5. Reference is made to two decisions of this Court in Gopalakrishna v. Gururajacharya : AIR1947Mad299 , and Rajah of Vizinagaram v. Appalaraju : AIR1929Mad673 . In the former case, it was held that where in a prior suit for arrears of rent the Court simply passes an ex parte decree in favour of the plaintiff for an amount claimed by him and the judgment and decree in that suit do not show that the question as to the rate of rent was adjudicated upon by the Court, the decision would not operate as res judicata with regard to the rate of rent in a subsequent suit between the parties even if the rate of rent can be deduced by calculation from the previous decree.
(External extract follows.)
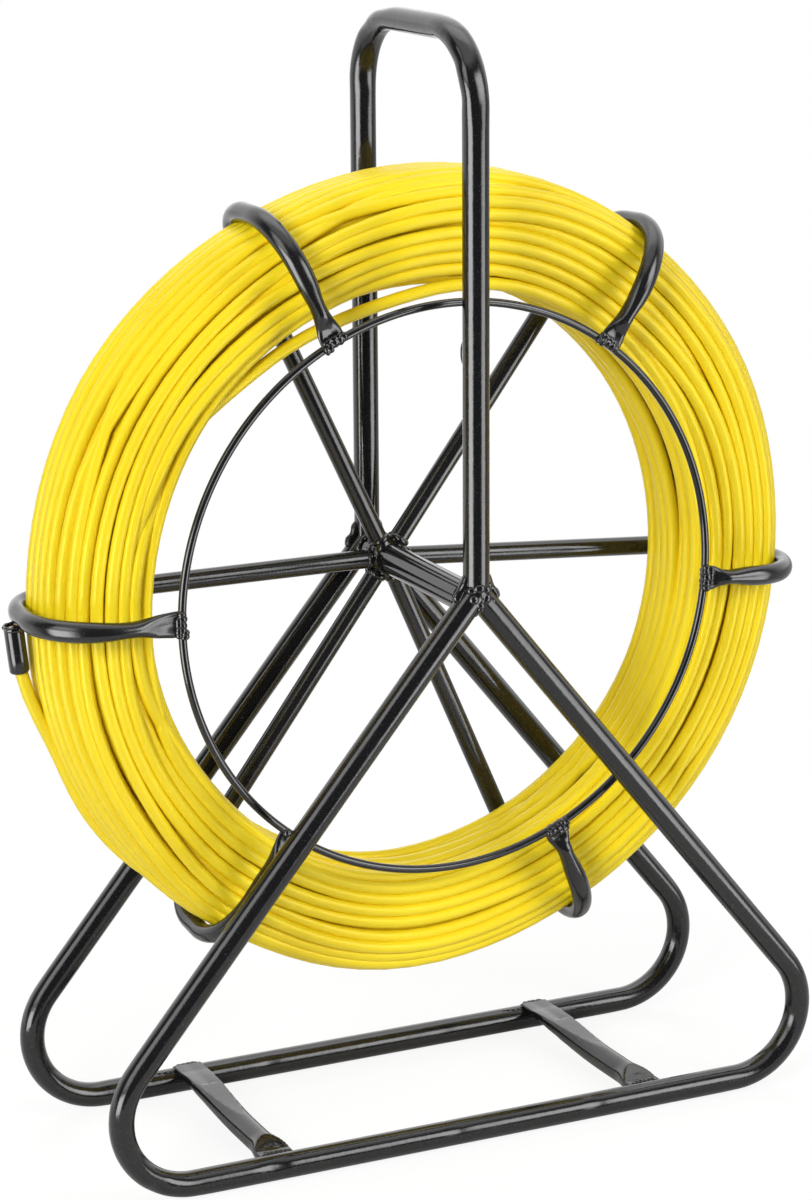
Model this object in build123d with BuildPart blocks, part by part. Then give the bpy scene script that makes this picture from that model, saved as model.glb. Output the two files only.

Similar was the view taken in the latter case.

6. It is not by the application of the principle of res judicata that in the present case it could be held that the view taken by the Deputy Collector is correct; but it is on the basis that in a case where there is no contract as to the rate of rent for a particular period as evidenced by pattas and muchilikas, it will be open to the Court to fix the rent relying on Section 27 of the Madras Estates Land Act, as the Deputy Collector has proceeded to do in the present case. Therefore the application of the principle of res judicata has not been relied upon by either of the Courts below and no question of res judicata arises in the present case.

7. The result is, the appeal is allowed with costs.